• Dataset records:
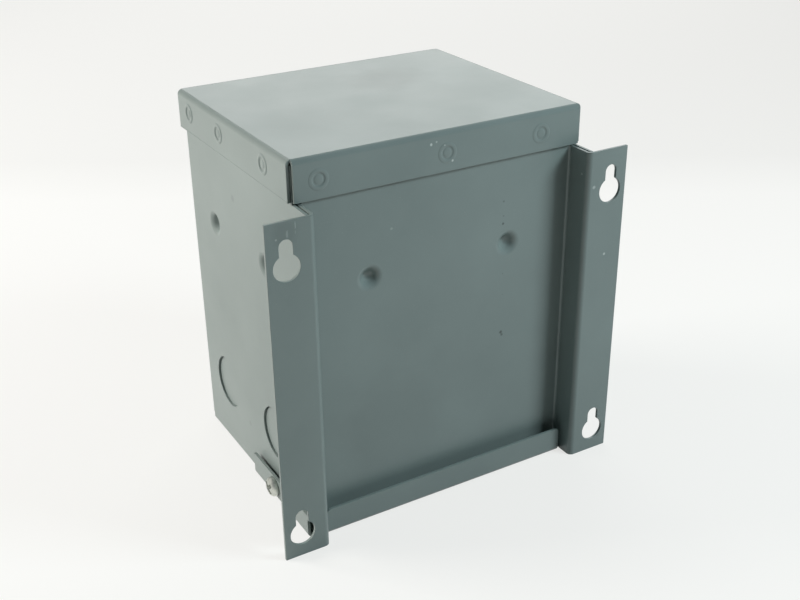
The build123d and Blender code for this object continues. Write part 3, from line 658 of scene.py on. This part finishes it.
class TRANSFORMER_OT_case(Operator):
    """Four enamelled sheets with eased edges"""
    bl_idname = "transformer.case"
    bl_label = "Folded Case"

    def eased_sheet(self, name, node_name, ease):
        """Copy of a CAD sheet with its faces joined, its cut edges eased and its flat faces shaded flat.

        Vertices that touch no broad face are inside a dent and keep their smooth normals.
        """
        mesh = frame["nodes"][node_name].data.copy()
        mesh.materials.clear()
        work = bmesh.new()
        work.from_mesh(mesh)
        bmesh.ops.remove_doubles(work, verts=work.verts, dist=JOIN_WITHIN * MM)
        flatness = math.radians(FLAT_WITHIN)
        bmesh.ops.dissolve_limit(work, angle_limit=flatness, verts=work.verts, edges=work.edges)
        work.verts.index_update()
        broad = []
        for vertex in work.verts:
            if max((face.calc_area() for face in vertex.link_faces), default=0.0) > DENT_FACET * MM * MM:
                broad.append(vertex.index)
        work.to_mesh(mesh)
        work.free()
        mesh.shade_smooth()
        draft = linked(name + "_draft", mesh)
        draft.vertex_groups.new(name="flat").add(broad, 1.0, "REPLACE")
        bevel = draft.modifiers.new("eased_edges", "BEVEL")
        bevel.width = ease
        bevel.segments = 2
        bevel.limit_method = "ANGLE"
        bevel.angle_limit = math.radians(BEVEL_FROM)
        bevel.use_clamp_overlap = False
        bevel.miter_outer = "MITER_ARC"
        flat = draft.modifiers.new("flat_faces", "WEIGHTED_NORMAL")
        flat.weight = 100
        flat.vertex_group = "flat"
        flat.keep_sharp = True
        eased = settled(draft)
        eased.name = name
        bpy.data.objects.remove(draft)
        low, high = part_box(node_name)
        for vertex in eased.vertices:
            for axis in range(3):
                vertex.co[axis] = min(max(vertex.co[axis], low[axis]), high[axis])
        return plain_piece(name, eased, "grey_enamel", node_name)

    def execute(self, context):
        ease = context.scene.transformer_case.edge_ease
        self.eased_sheet("enamelled_lid", "top_lid", ease)
        self.eased_sheet("enamelled_case_wrap", "case_wrap", ease)
        self.eased_sheet("enamelled_rear_panel", "rear_panel", ease)
        self.eased_sheet("enamelled_wiring_cover", "wiring_cover", ease)
        return {"FINISHED"}


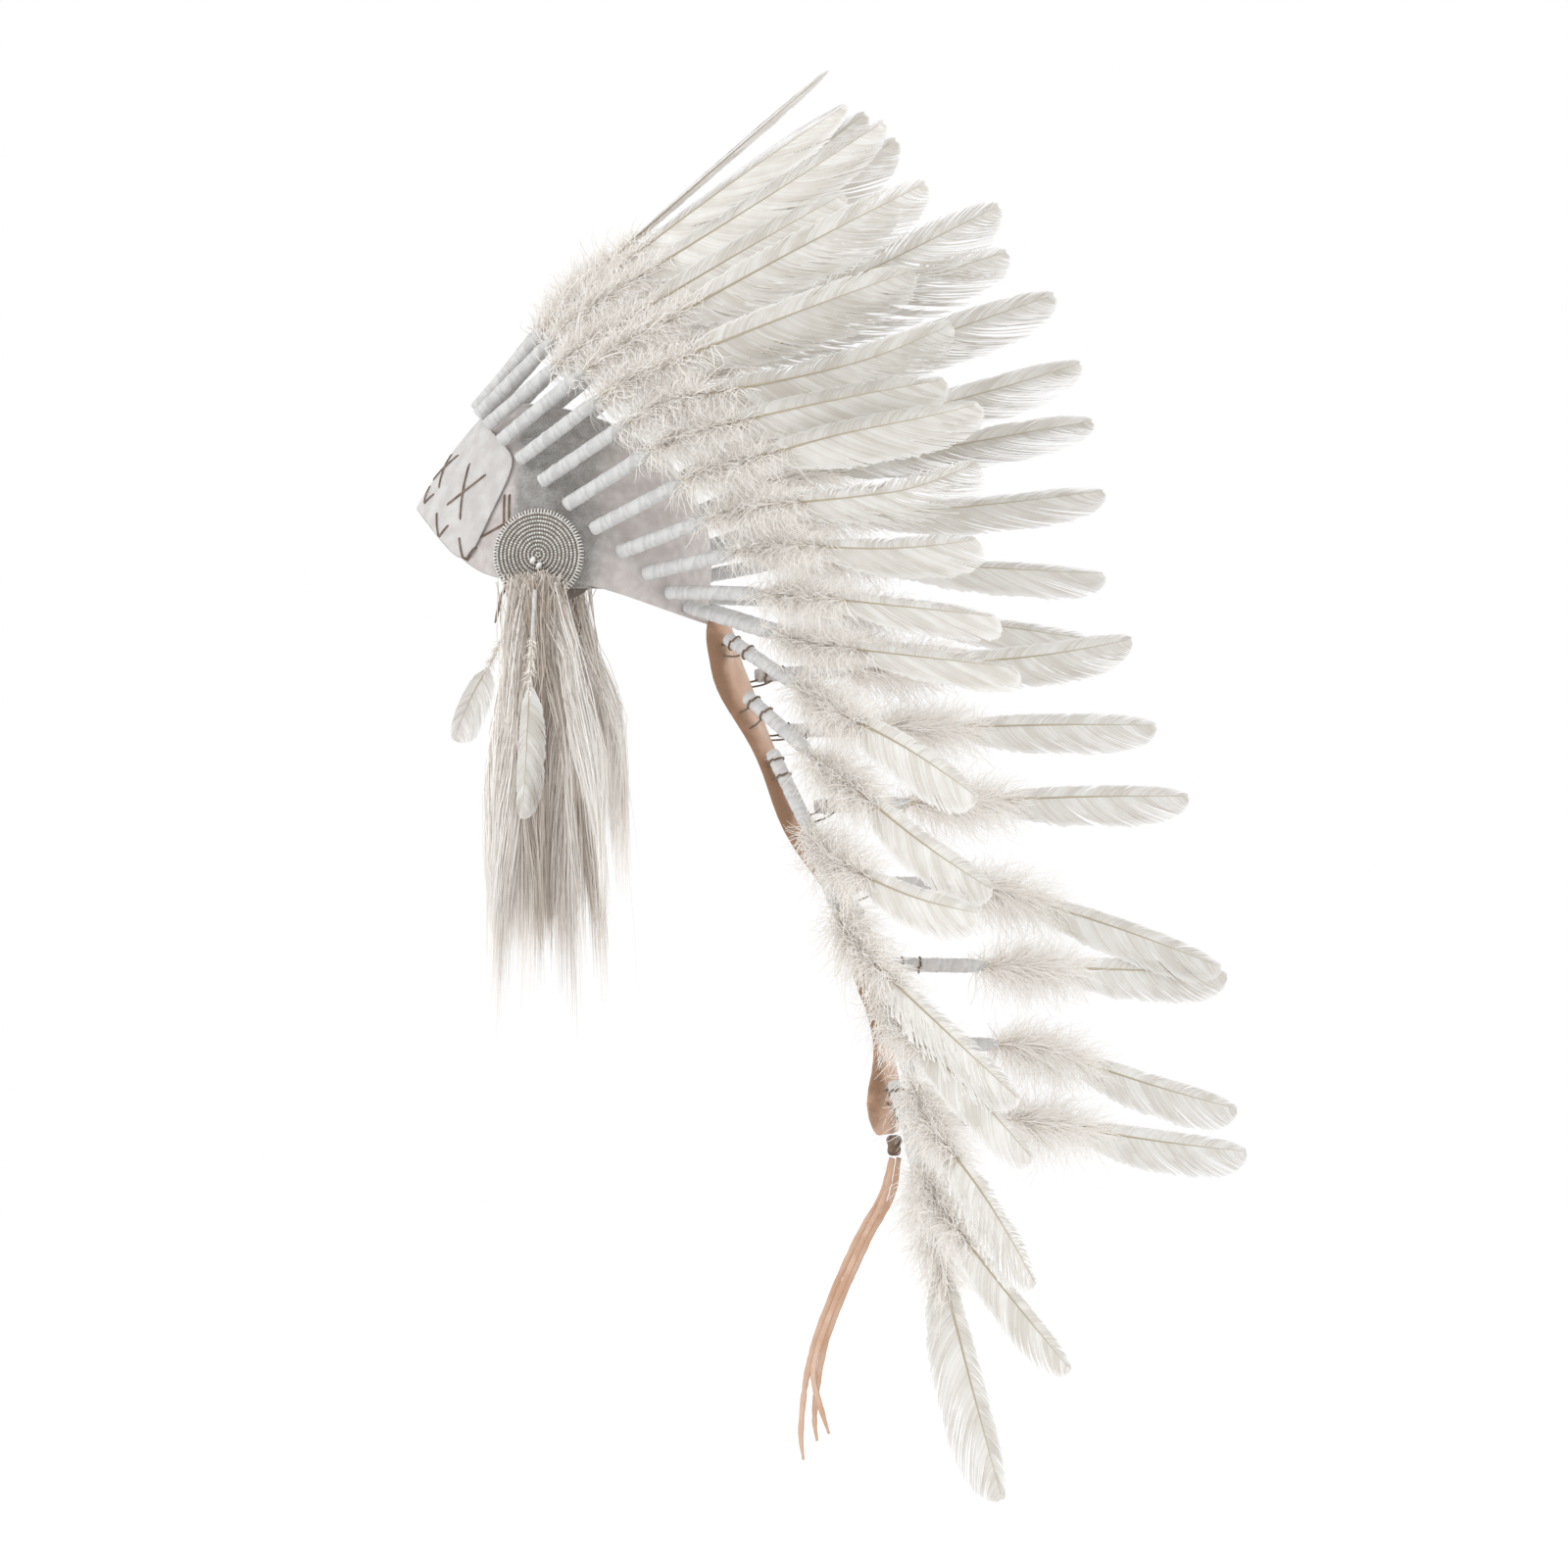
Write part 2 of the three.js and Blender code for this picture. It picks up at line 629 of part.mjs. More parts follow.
for (const { name, side, place, turn } of TEMPLES) {
  const temple = new THREE.Group();
  temple.position.set(...place);
  temple.rotation.z = rad(turn);
  headdress.add(temple);
  add(`rosette_${name}`, rosetteGeometry(side), "beadwork", temple);
  BEADS.forEach((bead, k) => add(`rosette_bead_${name}_${k + 1}`, beadGeometry(bead, side), "bead", temple));
  add(`rosette_thong_${name}`, thongGeometry(THONG_ROUTE[name], side), "thong", temple);
  add(`fur_drop_${name}`, furDropGeometry(side), "fur", temple);
  add(`drop_feather_${name}`, dropFeather(DROP_FEATHERS[name], side), "feather", temple);
}

add("tie_knot", knotGeometry(), "thong");
TIE_ROUTES.forEach((route, k) => add(`tie_strip_${k + 1}`, tieGeometry(route), "suede"));

export default headdress;
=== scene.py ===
# %% [markdown]
# # A white feathered headdress
# The solid model of this headdress already exists: a leather cap with a brow band, twenty-five
# wrapped feathers round it, a suede trailer with fifteen more, and beaded temple rosettes with
# fur drops. Here each plain solid is dressed with what it really is. Everything is in metres.
# +Z is up, -X is where the wearer looks and -Y is the wearer's left.

# %% Load the solid model
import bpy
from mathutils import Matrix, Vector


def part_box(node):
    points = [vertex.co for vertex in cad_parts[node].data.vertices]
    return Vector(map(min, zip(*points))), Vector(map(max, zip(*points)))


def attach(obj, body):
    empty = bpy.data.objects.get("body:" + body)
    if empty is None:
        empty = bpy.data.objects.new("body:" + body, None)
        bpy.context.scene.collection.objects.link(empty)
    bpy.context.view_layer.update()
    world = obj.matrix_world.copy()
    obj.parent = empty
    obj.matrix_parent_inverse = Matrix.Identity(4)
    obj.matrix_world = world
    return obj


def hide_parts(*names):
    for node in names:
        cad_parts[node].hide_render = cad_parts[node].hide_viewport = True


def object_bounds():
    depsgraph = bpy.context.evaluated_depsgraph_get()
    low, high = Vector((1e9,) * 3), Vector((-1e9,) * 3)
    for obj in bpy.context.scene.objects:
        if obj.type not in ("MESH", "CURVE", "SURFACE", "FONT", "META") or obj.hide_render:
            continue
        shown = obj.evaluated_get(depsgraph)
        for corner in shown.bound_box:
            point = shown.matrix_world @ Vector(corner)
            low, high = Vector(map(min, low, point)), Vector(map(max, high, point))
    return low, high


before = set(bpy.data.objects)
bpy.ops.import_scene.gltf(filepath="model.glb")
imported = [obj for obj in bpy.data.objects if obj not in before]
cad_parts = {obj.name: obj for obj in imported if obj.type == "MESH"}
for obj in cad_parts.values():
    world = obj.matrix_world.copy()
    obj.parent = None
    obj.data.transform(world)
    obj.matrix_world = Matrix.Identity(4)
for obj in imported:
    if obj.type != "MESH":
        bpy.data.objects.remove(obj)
solid_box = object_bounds()
print("solid model:", [tuple(round(v, 3) for v in corner) for corner in solid_box])

# %% Tools used below
import math

import bmesh
import bpy
import numpy as np
from mathutils import Matrix, Vector
from mathutils.bvhtree import BVHTree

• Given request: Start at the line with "headdress.add(temple);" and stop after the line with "before = set(bpy.data.objects)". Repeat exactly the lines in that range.

• Complete answer:
  headdress.add(temple);
  add(`rosette_${name}`, rosetteGeometry(side), "beadwork", temple);
  BEADS.forEach((bead, k) => add(`rosette_bead_${name}_${k + 1}`, beadGeometry(bead, side), "bead", temple));
  add(`rosette_thong_${name}`, thongGeometry(THONG_ROUTE[name], side), "thong", temple);
  add(`fur_drop_${name}`, furDropGeometry(side), "fur", temple);
  add(`drop_feather_${name}`, dropFeather(DROP_FEATHERS[name], side), "feather", temple);
}

add("tie_knot", knotGeometry(), "thong");
TIE_ROUTES.forEach((route, k) => add(`tie_strip_${k + 1}`, tieGeometry(route), "suede"));

export default headdress;
=== scene.py ===
# %% [markdown]
# # A white feathered headdress
# The solid model of this headdress already exists: a leather cap with a brow band, twenty-five
# wrapped feathers round it, a suede trailer with fifteen more, and beaded temple rosettes with
# fur drops. Here each plain solid is dressed with what it really is. Everything is in metres.
# +Z is up, -X is where the wearer looks and -Y is the wearer's left.

# %% Load the solid model
import bpy
from mathutils import Matrix, Vector


def part_box(node):
    points = [vertex.co for vertex in cad_parts[node].data.vertices]
    return Vector(map(min, zip(*points))), Vector(map(max, zip(*points)))


def attach(obj, body):
    empty = bpy.data.objects.get("body:" + body)
    if empty is None:
        empty = bpy.data.objects.new("body:" + body, None)
        bpy.context.scene.collection.objects.link(empty)
    bpy.context.view_layer.update()
    world = obj.matrix_world.copy()
    obj.parent = empty
    obj.matrix_parent_inverse = Matrix.Identity(4)
    obj.matrix_world = world
    return obj


def hide_parts(*names):
    for node in names:
        cad_parts[node].hide_render = cad_parts[node].hide_viewport = True


def object_bounds():
    depsgraph = bpy.context.evaluated_depsgraph_get()
    low, high = Vector((1e9,) * 3), Vector((-1e9,) * 3)
    for obj in bpy.context.scene.objects:
        if obj.type not in ("MESH", "CURVE", "SURFACE", "FONT", "META") or obj.hide_render:
            continue
        shown = obj.evaluated_get(depsgraph)
        for corner in shown.bound_box:
            point = shown.matrix_world @ Vector(corner)
            low, high = Vector(map(min, low, point)), Vector(map(max, high, point))
    return low, high


before = set(bpy.data.objects)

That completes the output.